What I Tell Clients Before They Hire a Private Investigator in Surrey

As a former insurance fraud investigator who has spent more than a decade working files across the Lower Mainland, I can say this without hesitation: hiring the right Surrey private investigator early can save you a great deal of stress, money, and bad decision-making. Most people who reach out are already under pressure. They suspect a spouse is hiding income, they think an employee is abusing medical leave, or they feel a business partner is not being honest. What they need is not more guesswork. They need facts they can rely on.

In my experience, the biggest mistake people make is waiting too long. They spend weeks trying to “figure it out” themselves. They scroll through social media, ask friends to keep an eye out, or confront the person before they have anything solid. That usually makes the situation worse. I worked with a business owner last spring who was convinced a staff member was taking side jobs using company contacts. By the time I was brought in, the employee had already been confronted and had changed his routine completely. We still uncovered useful information, but it took more time and more effort than it should have.

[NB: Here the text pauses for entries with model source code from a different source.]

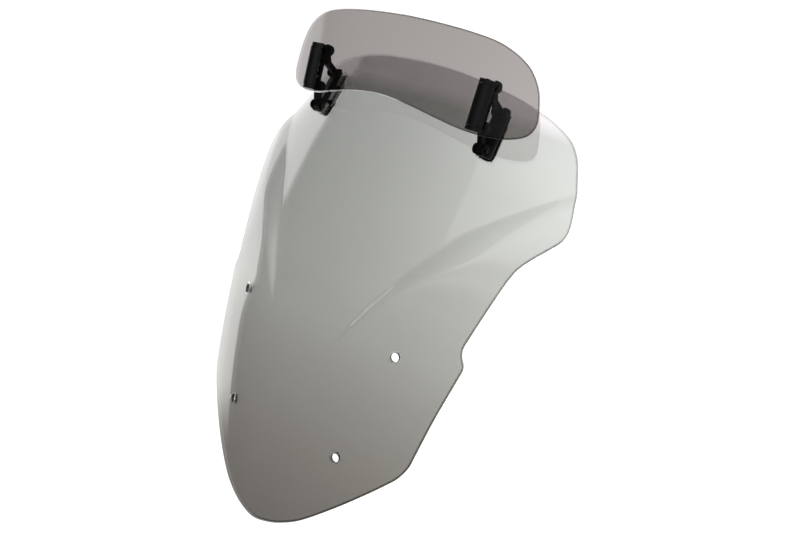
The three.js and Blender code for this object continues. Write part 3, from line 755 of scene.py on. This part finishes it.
def floor_material():
    """Floor that glows: the sheets mirror it as part of the studio, and the view sees backdrop in it."""
    n = Nodes("floor")
    seen = n.add("ShaderNodeLightPath").outputs["Is Camera Ray"]
    shader = n.add("ShaderNodeBsdfDiffuse")
    n.link(n.mix_colour(seen, (0, 0, 0), (FLOOR_GREY,) * 3), shader.inputs["Color"])
    place = n.add("ShaderNodeSeparateXYZ")
    n.link(n.coordinates(), place.inputs[0])
    x, y = place.outputs["X"], place.outputs["Y"]
    away = n.math("SQRT", n.math("ADD", n.math("MULTIPLY", x, x), n.math("MULTIPLY", y, y)))
    azimuth = n.math("ARCTAN2", x, n.math("MULTIPLY", y, -1.0))

    # Far away the floor carries on from the light just above it, so no horizon shows in a reflection.
    from_key = n.math("SUBTRACT", azimuth, math.radians(KEY_AZIMUTH))
    toward_key = n.math("MULTIPLY", n.math("COSINE", from_key), math.cos(math.radians(KEY_ELEVATION)))
    far_level = front_and_rear(n, azimuth, toward_key)
    pool = n.math("MULTIPLY", azimuth_step(n, azimuth, -87, -89), azimuth_step(n, azimuth, -175, -120))
    pool = n.math("MULTIPLY", pool, n.smooth(away, 0.15, 0.5))
    near_level = n.math("ADD", n.math("MULTIPLY", pool, SIDE_POOL), NEAR_FLOOR)
    mirrored = n.blend(n.smooth(away, 0.4, 3.6), near_level, far_level)

    # What a view sees of the floor matches the backdrop beyond it, but only from the camera set above.
    from_camera = n.add("ShaderNodeVectorMath", operation="SUBTRACT")
    n.link(n.coordinates(), from_camera.inputs[0])
    from_camera.inputs[1].default_value = tuple(camera.location)
    unit = n.add("ShaderNodeVectorMath", operation="NORMALIZE")
    n.link(from_camera.outputs[0], unit.inputs[0])
    behind = n.math("SUBTRACT", backdrop(n, unit.outputs[0]), FLOOR_LIT)
    glow = n.add("ShaderNodeEmission")
    n.link(n.blend(seen, mirrored, behind), glow.inputs["Strength"])
    both = n.add("ShaderNodeAddShader")
    n.link(shader.outputs[0], both.inputs[0])
    n.link(glow.outputs[0], both.inputs[1])
    n.link(both.outputs[0], n.output.inputs["Surface"])
    return n.material


def add_floor():
    """A wide disc of rings just below the object."""
    low = cad_box[0].z - 0.0005
    turns = np.linspace(0, 2 * math.pi, FLOOR_SPOKES, endpoint=False)
    vertices = [(r * math.cos(a), r * math.sin(a), low) for r in FLOOR_RADII for a in turns]
    faces = []
    for inner in range(0, len(vertices) - FLOOR_SPOKES, FLOOR_SPOKES):
        outer = inner + FLOOR_SPOKES
        for k in range(FLOOR_SPOKES):
            m = (k + 1) % FLOOR_SPOKES
            faces.append((inner + k, inner + m, outer + m, outer + k))
    stage_mesh("floor", vertices, faces, floor_material())


def add_world():
    """The studio that lights the object, and the white backdrop that the view sees instead of it."""
    world = bpy.data.worlds.new("studio")
    scene.world = world
    n = Nodes("studio", world)
    toward = n.add("ShaderNodeTexCoord").outputs["Generated"]
    axes = n.add("ShaderNodeSeparateXYZ")
    n.link(toward, axes.inputs[0])
    dot = n.add("ShaderNodeVectorMath", operation="DOT_PRODUCT")
    n.link(toward, dot.inputs[0])
    dot.inputs[1].default_value = direction(KEY_AZIMUTH, KEY_ELEVATION)
    azimuth = n.math("ARCTAN2", axes.outputs["X"], n.math("MULTIPLY", axes.outputs["Y"], -1.0))
    studio = front_and_rear(n, azimuth, dot.outputs["Value"], axes.outputs["Z"])
    seen = n.add("ShaderNodeLightPath").outputs["Is Camera Ray"]
    glow = n.add("ShaderNodeBackground")
    glow.inputs["Color"].default_value = (1, 1, 1, 1)
    n.link(n.blend(seen, studio, backdrop(n, toward)), glow.inputs["Strength"])
    n.link(glow.outputs[0], n.output.inputs["Surface"])


add_floor()
add_world()
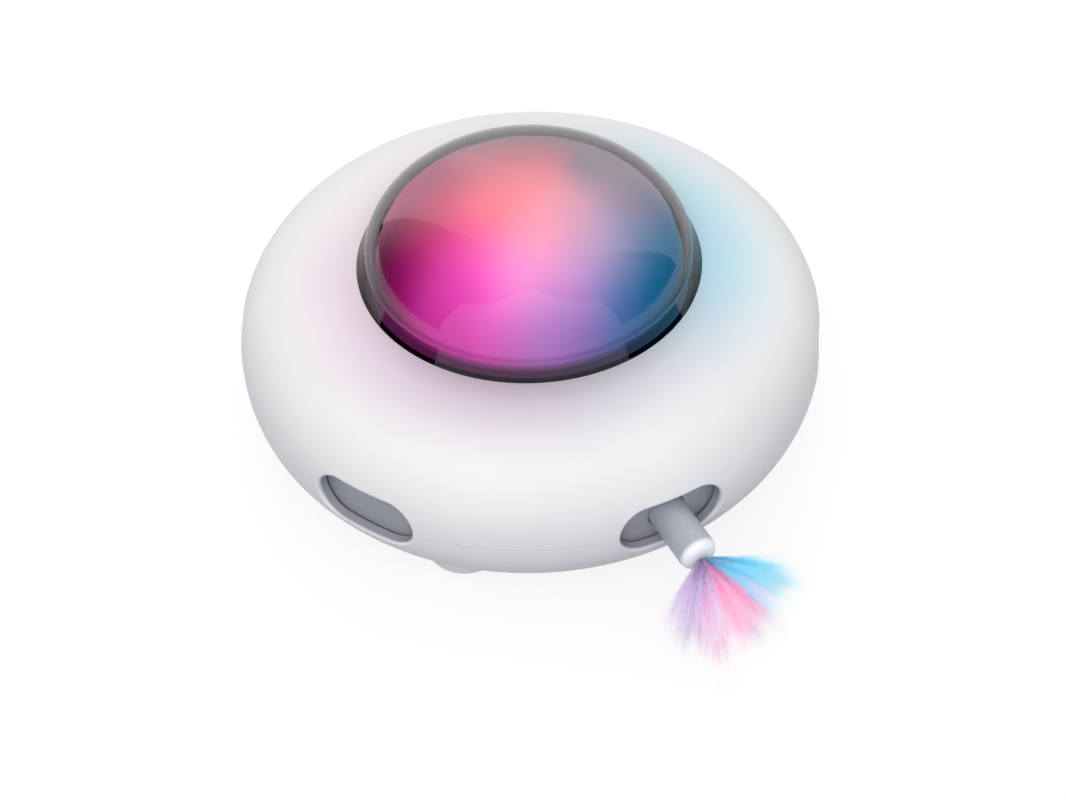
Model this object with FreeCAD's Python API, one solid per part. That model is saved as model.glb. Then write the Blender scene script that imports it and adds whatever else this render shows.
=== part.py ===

Surrey presents its own challenges, and that is something people often underestimate. A local investigator needs to understand how routines shift between neighborhoods, how traffic patterns affect timing, and how quickly someone can disappear into a busy commercial area or residential pocket. I once handled a file involving a subject who looked unpredictable on paper. The client thought that meant deliberate deception. After a few days of proper observation, it became clear the person’s schedule was tied to delivery windows, school pickups, and traffic bottlenecks. That detail changed the whole direction of the case. Without local familiarity, it would have been easy to misread what was happening.

I also advise people to pay attention to how an investigator speaks during the first call. The best investigators I’ve worked with are calm and practical. They ask about routines, likely locations, timing, and what outcome the client actually needs. They do not try to inflame the situation. A few years ago, I reviewed a domestic file where the client wanted broad surveillance because emotions were running high. After listening to the facts, I recommended a much narrower scope. That saved her several thousand dollars and got her the exact information she needed instead of a pile of unusable observations.

Another common mistake is hiring someone based on the lowest price. I understand why people do it. By the time someone considers a private investigator, they are often already dealing with legal bills, business losses, or family strain. But cheap investigations can become expensive very quickly if the reporting is vague or the work lacks focus. I have seen clients come in with blurry photos, missing timelines, and notes that answered none of the actual questions. Good investigative work is not flashy. It is careful, organized, and useful.

My view has always been simple: a private investigator should help lower the temperature, not raise it. The job is to replace suspicion with facts. Sometimes those facts confirm what a client feared. Sometimes they reveal something less dramatic but still important. Either way, people make better decisions when they are no longer operating on emotion alone.